05. Glass by West Dylan Thordson
This one’s so intense! The ticking clock incorporated into the music is the thing that really grips you, setting every viewer on-edge and really carrying this movie (well, that and James McAvoy). Thordson pulls a lot from James Newton Howard’s Unbreakable pieces for this, which seems fitting. Not as much from Split survived into this one, but there’s traces of it peppered throughout. I think that’s for the better as this was the finale of a larger idea, something that had to be hidden in the middle installment but was fully out in the open here. The urge to make this feel like a superhero movie never seems in-play, ditching the bombastic over-the-top silliness of those films to instead try for something more dramatic and throbbing. The ticking is uncomfortable, but it’s purposeful and serves as a wonderful contrast to the orchestral music that holds more of the goofier moments to a higher level. Shyamalan went through a slump, but he’s back and he’s got a new music buddy. It’s a good partnership so far and I can’t wait to see what comes after this.

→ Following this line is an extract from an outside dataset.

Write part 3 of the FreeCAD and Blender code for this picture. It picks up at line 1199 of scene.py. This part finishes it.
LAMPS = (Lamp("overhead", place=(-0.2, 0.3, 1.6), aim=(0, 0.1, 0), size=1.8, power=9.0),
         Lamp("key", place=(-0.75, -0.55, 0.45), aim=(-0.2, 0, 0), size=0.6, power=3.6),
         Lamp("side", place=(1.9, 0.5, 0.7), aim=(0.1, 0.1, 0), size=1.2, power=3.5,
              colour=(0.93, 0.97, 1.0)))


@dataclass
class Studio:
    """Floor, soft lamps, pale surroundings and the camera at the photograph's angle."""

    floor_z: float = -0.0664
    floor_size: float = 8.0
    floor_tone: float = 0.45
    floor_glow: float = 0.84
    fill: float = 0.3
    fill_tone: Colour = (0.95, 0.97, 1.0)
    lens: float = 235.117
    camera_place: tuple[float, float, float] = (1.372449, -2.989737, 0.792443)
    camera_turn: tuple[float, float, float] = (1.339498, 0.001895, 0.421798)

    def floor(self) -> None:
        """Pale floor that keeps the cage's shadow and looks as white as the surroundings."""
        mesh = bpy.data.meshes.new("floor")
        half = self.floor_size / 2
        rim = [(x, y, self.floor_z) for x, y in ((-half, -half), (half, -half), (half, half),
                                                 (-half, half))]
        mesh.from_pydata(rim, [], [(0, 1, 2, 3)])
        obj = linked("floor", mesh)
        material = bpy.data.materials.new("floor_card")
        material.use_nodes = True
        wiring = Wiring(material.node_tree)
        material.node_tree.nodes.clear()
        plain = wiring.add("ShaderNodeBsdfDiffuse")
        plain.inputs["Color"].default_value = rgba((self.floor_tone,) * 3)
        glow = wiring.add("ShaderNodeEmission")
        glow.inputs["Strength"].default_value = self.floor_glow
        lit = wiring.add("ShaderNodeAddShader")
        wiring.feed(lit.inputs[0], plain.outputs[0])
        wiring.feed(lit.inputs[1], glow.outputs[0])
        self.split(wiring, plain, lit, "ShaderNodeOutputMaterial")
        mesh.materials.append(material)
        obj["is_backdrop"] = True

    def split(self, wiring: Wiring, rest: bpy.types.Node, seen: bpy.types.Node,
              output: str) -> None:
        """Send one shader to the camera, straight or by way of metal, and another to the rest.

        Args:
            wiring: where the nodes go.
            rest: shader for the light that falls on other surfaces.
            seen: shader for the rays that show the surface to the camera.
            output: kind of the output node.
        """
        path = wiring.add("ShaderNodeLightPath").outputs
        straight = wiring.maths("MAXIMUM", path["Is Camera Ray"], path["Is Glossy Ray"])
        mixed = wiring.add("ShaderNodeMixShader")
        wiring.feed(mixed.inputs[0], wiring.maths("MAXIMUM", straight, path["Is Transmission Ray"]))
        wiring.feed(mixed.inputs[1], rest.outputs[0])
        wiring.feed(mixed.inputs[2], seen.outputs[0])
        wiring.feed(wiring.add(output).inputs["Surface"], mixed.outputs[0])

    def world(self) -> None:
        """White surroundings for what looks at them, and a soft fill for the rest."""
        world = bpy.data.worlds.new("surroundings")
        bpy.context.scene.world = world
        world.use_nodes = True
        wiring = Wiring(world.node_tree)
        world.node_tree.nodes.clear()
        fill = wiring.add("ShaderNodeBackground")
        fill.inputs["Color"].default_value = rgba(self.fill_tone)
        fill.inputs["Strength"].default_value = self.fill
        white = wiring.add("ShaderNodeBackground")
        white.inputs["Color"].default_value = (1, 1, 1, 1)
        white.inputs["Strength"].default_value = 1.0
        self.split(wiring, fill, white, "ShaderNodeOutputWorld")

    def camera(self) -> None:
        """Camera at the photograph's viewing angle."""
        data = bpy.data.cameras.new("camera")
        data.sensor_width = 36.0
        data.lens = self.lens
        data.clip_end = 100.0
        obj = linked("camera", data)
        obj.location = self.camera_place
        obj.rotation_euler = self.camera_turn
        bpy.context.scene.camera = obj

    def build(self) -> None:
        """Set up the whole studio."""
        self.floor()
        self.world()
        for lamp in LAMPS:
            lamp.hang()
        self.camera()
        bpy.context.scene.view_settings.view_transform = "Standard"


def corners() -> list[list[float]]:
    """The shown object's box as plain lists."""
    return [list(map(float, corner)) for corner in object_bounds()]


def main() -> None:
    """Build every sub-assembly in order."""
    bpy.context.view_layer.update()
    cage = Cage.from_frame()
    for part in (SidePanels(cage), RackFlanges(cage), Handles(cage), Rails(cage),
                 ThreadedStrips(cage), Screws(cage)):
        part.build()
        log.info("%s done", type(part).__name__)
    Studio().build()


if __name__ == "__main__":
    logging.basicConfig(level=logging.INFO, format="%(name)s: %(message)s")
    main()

04. Godzilla: King of the Monsters by Bear McCreary
I love Godzilla. I love watching giant monsters beat the ever-loving shit out of each other in fist fights, so when these come out they’re very important to me. The movie is a fantastically fun train wreck, but the score is incredible. McCreary has been more of a TV composer up to this point, working on Battlestar Galactica and The Walking Dead amongst a ton of other projects. He’s gained a lot of prominence that way (those shows, whatever their flaws, are incredibly well-scored), but his film work has been a mixture of disappointing or just lost in the mix. Here, though, he’s paired with a franchise he has a great respect for and a director who feels the same. This album is an absolute BEAST to listen to! Ditching that weird Serj Tankien song at the beginning, the rest of it turns into this primal thudding to match the titular character’s tone (Godzilla is the main character because most of the rest of the cast can go straight to hell). We also got new versions of the themes for Mothra, Rodan, and King Ghidorah, with all of them being a lot of fun. I had a blast with this score and it, coupled with some of the visuals, basically carried the movie.

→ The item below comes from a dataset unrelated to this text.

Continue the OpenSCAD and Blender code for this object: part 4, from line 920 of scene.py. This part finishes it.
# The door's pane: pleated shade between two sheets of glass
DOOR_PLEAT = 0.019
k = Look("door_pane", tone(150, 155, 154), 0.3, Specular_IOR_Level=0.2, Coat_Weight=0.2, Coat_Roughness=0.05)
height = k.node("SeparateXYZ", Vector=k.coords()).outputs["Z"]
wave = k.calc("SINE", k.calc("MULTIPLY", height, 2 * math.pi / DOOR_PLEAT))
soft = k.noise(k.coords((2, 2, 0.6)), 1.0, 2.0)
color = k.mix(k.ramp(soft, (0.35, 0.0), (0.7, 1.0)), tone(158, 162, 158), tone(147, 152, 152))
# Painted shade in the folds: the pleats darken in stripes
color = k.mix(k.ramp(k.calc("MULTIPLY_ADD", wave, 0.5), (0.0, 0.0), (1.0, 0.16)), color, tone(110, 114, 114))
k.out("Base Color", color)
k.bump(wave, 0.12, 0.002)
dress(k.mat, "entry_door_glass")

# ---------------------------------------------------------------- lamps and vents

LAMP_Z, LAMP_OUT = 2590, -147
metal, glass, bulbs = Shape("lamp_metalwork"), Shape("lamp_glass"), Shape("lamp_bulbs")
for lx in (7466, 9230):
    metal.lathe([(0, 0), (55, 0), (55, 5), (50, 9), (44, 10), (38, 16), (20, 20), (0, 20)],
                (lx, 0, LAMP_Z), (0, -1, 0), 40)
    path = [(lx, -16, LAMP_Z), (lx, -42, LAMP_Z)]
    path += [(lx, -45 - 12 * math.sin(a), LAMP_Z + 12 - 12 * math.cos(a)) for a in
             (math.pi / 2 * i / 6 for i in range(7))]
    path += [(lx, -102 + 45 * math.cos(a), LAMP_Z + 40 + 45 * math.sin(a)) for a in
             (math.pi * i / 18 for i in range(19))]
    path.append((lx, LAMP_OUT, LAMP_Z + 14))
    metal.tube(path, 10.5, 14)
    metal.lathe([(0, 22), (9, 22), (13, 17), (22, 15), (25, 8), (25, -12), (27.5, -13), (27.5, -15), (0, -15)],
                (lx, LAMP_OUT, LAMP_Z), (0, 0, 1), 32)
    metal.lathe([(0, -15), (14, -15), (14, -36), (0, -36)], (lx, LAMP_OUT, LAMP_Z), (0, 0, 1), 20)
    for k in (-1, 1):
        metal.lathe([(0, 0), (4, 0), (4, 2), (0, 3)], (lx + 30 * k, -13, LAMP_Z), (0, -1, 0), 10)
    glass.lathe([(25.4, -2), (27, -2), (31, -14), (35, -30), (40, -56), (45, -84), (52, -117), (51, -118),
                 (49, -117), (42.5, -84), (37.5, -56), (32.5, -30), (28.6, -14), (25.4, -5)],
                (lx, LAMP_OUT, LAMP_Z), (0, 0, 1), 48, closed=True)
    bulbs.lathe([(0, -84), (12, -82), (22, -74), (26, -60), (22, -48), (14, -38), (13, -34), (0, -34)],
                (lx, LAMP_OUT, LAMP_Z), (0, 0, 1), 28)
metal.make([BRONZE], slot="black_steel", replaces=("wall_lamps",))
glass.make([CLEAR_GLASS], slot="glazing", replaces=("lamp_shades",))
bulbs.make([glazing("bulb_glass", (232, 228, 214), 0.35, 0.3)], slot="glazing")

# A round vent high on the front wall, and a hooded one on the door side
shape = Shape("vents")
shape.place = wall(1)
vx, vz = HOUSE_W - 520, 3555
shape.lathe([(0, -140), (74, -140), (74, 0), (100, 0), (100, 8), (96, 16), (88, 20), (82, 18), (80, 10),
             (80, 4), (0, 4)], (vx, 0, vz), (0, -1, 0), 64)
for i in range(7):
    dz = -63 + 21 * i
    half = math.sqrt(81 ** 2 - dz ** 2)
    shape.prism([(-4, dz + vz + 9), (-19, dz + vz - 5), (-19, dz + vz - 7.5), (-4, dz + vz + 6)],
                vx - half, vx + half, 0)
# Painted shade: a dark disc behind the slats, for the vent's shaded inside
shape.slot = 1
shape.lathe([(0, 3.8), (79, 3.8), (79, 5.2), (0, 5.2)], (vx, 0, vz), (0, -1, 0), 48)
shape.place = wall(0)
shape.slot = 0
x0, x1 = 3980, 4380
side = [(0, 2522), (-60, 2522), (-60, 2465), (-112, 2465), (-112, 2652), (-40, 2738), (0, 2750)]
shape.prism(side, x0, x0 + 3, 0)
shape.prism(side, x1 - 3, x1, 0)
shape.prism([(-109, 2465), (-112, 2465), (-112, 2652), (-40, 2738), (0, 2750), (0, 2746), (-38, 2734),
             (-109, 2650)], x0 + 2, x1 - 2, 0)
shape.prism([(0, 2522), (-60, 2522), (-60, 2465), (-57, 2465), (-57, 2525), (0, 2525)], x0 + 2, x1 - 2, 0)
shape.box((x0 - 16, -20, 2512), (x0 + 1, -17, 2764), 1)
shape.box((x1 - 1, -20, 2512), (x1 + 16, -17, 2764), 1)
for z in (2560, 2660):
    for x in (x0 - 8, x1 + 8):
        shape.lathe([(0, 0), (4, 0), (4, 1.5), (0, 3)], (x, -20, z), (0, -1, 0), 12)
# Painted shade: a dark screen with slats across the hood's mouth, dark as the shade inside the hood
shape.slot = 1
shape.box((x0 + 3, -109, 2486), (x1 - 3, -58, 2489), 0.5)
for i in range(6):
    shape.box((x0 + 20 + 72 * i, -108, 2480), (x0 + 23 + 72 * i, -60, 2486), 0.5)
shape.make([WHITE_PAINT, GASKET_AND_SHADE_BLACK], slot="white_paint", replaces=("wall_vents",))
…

03. Watchmen by Trent Reznor and Atticus Ross
Okay, yeah, so this is a television score. I don’t care because it’s awesome. Reznor and Ross have been knocking it out of the park for a decade now, whether paired with David Fincher or Jonah Hill or doing the goddamn Bird Box score, so of course this was going to hit my list. The show itself is incredible, but the music is some of the best I’ve gotten from the duo yet. We hit this weird period where Nine Inch Nails decided they were going to do instrumental music for an album, leading to the dual careers they lead now as popular, touring musicians and film composers. This is delightfully dark and synthy, very indicative of the 80s timbre that has been so popular (and when the graphic novel is set), and it’s got enough of the flair I needed it to have to make it one of the best listens of the year. If you’re unfamiliar with the work these two are doing then you need to catch up. This feels like a culmination, not just another album, and I feel like they’ll only continue to get more interesting from here.

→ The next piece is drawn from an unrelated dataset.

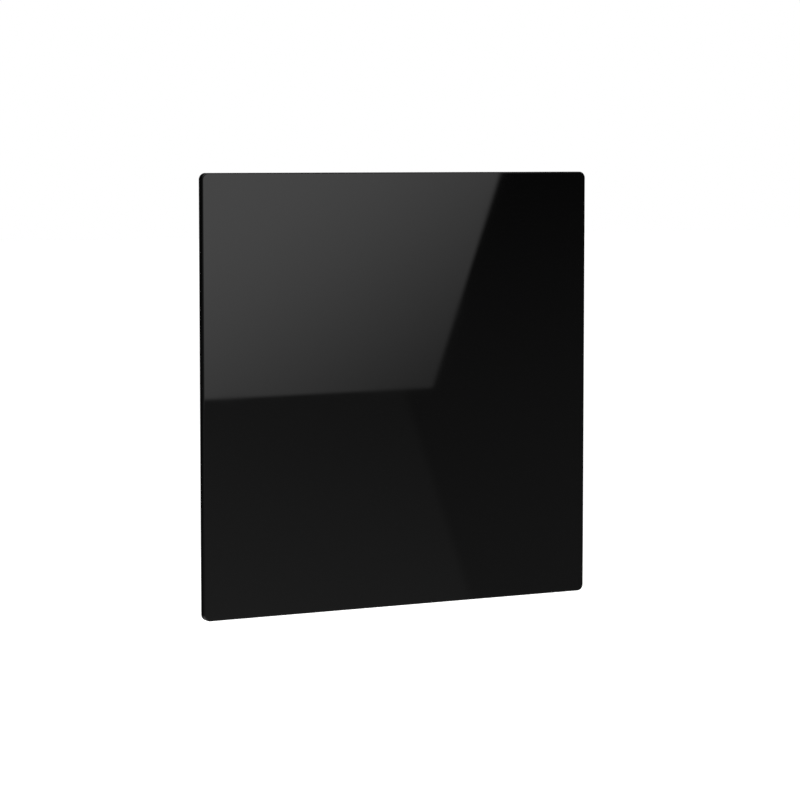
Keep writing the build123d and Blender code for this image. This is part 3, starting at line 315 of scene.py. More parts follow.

02. Little Women by Alexandre Desplat
You knew damn well this was going to score high with me. The film itself was a massive emotional experience for me but the whole time I was baffled by the music. Not because it wasn’t fitting or anything, but because I had been so enamored by the cast and director announcements that I hadn’t paid attention to who was scoring this thing. When the credits were rolling Desplat’s name came up and I muttered, “Oh, right, of course,” to myself. This is a pitch-perfect example of who he is, showing little touches of his work on the Wes Anderson films (Moonrise Kingdom, The Grand Budapest Hotel, Isle of Dogs), his award-winning score for Guillermo Del Toro’s The Shape of Water, and even what he did with John Williams’s themes in the final two Harry Potter movies. I’m hopeful that people will take a shot and listen to this one isolated from the rest of the film because it really is an incredible piece of compositional structure. Themes are layered and unique, tone is spread through the score in a variety of different ways, and I just can’t get enough of the song “Dance on the Porch.” Seriously, this one is fun.
01. Midsommar by Bobby Krlic
I promise I’ll stop going on and on about this movie after this. I know, it’s probably getting old, but this really was one of the most incredible films of the year. Bobby Krlic, also known as The Häxan Cloak, is known for making creepy and atmospheric instrumental music. Aster and his team utilized this to design the score for Midsommar, bringing a haunting and lyrical sound that is beautiful, fun, devastating, and creepy all at different points. The score is a journey all on its own, separate from the film. From the wailing breaking of Dani in “Gassed” to the breath of relief in “Fire Temple,” each moment is part of a larger world that, like the characters, we’re getting an unsettling glimpse at. It isn’t a frightening score, but something that instead grips you deep down in your bones and slams you back and forth while also quieting your mind with a near-hallucinogenic timbre. It’s beautiful and you should all be listening to it on a regular basis. Go now. Why aren’t you going?
And that’s the 2019 list! I’m now going to take a break, but while I’m relaxing I’d love to hear about your favorite musical moments from this year. Anyone mad that I missed anything? Where’s the one non-ironic fan of Cats that wants to stand up for that film?